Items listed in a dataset
---*---
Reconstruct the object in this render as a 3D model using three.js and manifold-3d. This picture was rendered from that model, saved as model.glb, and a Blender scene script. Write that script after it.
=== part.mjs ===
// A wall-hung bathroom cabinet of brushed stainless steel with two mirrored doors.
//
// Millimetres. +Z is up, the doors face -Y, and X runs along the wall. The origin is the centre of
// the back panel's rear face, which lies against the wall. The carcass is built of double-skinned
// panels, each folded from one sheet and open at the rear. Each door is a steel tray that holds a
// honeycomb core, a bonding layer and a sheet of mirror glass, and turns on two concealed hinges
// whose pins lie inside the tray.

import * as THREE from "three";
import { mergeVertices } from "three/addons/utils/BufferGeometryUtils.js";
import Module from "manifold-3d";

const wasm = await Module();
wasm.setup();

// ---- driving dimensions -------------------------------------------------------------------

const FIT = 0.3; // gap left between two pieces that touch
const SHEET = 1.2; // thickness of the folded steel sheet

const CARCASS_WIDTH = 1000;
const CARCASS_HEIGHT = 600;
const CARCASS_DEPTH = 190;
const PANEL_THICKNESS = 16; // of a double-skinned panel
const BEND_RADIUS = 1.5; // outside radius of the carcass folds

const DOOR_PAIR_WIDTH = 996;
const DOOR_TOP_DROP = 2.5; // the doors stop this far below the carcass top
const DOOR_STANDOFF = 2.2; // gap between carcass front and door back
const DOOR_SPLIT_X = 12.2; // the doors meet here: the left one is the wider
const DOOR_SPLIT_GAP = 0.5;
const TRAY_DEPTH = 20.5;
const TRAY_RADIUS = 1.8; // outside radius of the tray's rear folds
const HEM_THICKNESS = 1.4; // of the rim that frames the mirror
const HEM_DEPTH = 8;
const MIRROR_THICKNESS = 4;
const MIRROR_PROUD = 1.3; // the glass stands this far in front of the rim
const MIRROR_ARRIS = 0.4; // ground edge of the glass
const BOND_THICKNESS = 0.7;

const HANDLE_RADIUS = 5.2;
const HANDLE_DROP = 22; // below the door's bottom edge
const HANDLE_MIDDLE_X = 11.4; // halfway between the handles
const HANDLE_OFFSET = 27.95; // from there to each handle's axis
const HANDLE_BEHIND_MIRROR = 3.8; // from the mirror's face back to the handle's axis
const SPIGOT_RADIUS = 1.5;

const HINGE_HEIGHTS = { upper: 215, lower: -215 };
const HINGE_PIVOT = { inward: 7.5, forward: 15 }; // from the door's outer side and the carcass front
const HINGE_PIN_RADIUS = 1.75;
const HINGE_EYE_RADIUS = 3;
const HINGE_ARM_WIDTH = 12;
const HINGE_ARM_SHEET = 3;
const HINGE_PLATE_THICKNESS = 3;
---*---
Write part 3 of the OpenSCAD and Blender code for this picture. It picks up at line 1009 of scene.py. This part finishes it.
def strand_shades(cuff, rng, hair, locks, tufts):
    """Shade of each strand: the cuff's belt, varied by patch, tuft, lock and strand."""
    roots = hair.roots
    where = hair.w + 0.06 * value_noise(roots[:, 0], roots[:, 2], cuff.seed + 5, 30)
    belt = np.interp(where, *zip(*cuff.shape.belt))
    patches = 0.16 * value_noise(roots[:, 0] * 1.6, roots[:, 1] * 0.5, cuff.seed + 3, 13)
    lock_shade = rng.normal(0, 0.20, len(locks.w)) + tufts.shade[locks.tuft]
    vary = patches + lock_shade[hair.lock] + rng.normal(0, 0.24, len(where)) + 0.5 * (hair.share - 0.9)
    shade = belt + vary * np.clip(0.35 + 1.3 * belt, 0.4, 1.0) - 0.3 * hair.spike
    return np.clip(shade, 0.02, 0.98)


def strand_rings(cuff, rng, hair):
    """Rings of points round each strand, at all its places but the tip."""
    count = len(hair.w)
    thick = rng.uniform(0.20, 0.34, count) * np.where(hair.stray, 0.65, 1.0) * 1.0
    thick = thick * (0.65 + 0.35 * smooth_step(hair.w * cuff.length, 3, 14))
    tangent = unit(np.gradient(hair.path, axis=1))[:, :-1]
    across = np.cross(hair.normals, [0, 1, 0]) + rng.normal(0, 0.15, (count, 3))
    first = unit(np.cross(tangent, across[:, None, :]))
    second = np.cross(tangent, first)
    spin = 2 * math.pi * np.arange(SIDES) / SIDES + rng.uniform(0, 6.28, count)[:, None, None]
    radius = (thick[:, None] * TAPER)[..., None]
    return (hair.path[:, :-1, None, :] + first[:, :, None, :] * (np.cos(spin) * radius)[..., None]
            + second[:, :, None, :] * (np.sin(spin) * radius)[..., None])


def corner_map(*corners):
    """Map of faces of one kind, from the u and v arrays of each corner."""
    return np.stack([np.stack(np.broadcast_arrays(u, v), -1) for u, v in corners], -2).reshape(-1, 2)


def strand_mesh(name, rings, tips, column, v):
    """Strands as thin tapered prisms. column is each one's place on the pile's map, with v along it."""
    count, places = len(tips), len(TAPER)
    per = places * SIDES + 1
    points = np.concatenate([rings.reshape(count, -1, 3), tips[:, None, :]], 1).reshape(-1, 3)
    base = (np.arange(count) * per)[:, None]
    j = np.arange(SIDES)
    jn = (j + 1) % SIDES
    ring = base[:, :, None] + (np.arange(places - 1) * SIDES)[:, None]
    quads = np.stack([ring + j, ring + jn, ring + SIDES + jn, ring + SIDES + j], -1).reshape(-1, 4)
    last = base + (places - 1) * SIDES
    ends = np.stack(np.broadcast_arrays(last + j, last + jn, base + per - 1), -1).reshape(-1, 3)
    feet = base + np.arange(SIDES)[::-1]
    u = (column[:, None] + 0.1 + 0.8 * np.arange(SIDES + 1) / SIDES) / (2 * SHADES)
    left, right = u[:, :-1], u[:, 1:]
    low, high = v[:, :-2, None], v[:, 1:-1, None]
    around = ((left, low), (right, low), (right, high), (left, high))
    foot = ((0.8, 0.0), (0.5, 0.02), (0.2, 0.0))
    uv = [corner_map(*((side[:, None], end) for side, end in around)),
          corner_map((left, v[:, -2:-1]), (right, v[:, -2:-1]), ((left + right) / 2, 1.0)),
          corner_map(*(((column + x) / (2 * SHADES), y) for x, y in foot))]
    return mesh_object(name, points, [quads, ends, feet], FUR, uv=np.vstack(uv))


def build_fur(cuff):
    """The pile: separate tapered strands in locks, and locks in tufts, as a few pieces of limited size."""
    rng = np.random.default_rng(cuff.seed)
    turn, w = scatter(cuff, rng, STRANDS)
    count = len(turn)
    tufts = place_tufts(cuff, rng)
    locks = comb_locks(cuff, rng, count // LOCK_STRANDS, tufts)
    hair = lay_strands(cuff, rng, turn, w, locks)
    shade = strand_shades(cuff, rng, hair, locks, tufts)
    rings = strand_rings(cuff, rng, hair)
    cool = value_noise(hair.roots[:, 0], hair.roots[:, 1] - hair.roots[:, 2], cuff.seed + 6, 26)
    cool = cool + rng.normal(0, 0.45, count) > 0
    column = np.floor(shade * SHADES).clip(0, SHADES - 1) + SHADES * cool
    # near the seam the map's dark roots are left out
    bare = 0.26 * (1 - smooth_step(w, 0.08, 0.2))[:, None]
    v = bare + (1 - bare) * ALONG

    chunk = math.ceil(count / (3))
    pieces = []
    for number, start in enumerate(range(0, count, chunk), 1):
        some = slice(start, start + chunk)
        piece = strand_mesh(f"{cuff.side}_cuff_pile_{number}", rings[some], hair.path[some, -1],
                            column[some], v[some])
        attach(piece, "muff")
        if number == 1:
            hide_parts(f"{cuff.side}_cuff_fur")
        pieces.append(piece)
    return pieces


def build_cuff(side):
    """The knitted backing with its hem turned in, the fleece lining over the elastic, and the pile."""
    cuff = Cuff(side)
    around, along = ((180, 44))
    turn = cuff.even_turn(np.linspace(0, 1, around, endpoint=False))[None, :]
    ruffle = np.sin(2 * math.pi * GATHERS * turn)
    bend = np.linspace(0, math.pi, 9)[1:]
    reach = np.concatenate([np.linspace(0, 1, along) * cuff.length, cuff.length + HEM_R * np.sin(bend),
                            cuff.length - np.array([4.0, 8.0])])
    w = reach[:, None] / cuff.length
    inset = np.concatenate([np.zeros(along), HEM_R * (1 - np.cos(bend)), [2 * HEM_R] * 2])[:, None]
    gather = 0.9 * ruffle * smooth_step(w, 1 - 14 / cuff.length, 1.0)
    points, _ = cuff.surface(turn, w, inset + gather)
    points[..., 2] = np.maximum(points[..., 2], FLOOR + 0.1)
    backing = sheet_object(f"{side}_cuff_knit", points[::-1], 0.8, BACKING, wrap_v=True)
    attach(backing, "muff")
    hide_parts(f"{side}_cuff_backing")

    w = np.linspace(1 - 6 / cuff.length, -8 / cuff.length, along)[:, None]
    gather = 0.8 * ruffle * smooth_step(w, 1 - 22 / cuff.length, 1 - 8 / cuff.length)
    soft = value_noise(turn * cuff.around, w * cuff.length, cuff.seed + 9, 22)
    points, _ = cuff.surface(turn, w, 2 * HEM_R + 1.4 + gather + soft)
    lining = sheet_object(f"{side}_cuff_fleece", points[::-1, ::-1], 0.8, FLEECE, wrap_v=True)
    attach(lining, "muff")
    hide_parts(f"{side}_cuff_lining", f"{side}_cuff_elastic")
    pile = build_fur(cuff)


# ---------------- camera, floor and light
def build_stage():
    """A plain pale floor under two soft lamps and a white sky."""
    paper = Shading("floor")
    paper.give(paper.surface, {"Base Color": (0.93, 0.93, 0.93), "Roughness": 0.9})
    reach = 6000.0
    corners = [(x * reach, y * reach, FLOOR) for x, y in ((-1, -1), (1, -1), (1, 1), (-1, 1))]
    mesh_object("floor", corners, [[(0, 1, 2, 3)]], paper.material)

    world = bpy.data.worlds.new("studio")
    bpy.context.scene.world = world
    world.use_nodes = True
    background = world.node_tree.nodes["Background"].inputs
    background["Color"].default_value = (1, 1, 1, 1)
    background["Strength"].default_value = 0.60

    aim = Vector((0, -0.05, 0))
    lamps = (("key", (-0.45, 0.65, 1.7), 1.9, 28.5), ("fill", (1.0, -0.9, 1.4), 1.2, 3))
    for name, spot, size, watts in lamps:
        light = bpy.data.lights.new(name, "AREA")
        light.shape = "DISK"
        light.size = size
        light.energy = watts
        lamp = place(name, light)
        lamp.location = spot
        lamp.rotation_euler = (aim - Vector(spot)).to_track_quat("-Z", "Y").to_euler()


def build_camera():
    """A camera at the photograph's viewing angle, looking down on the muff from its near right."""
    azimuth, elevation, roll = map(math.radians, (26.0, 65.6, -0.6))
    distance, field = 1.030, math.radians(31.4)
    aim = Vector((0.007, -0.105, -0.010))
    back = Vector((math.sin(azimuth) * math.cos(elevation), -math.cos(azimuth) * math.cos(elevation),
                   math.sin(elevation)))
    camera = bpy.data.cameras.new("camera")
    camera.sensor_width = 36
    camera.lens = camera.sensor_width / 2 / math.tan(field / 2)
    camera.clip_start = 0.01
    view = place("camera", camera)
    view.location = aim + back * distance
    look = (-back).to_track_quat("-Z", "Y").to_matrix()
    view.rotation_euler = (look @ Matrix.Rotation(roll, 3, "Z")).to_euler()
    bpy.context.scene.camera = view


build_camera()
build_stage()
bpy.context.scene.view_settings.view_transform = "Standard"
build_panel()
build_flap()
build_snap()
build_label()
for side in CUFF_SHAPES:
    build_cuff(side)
---*---
» **Task directions**: Copy, from the material above, each line in which the string "three" occurs.

» **Result of this task**:
Reconstruct the object in this render as a 3D model using three.js and manifold-3d. This picture was rendered from that model, saved as model.glb, and a Blender scene script. Write that script after it.
import * as THREE from "three";
import { mergeVertices } from "three/addons/utils/BufferGeometryUtils.js";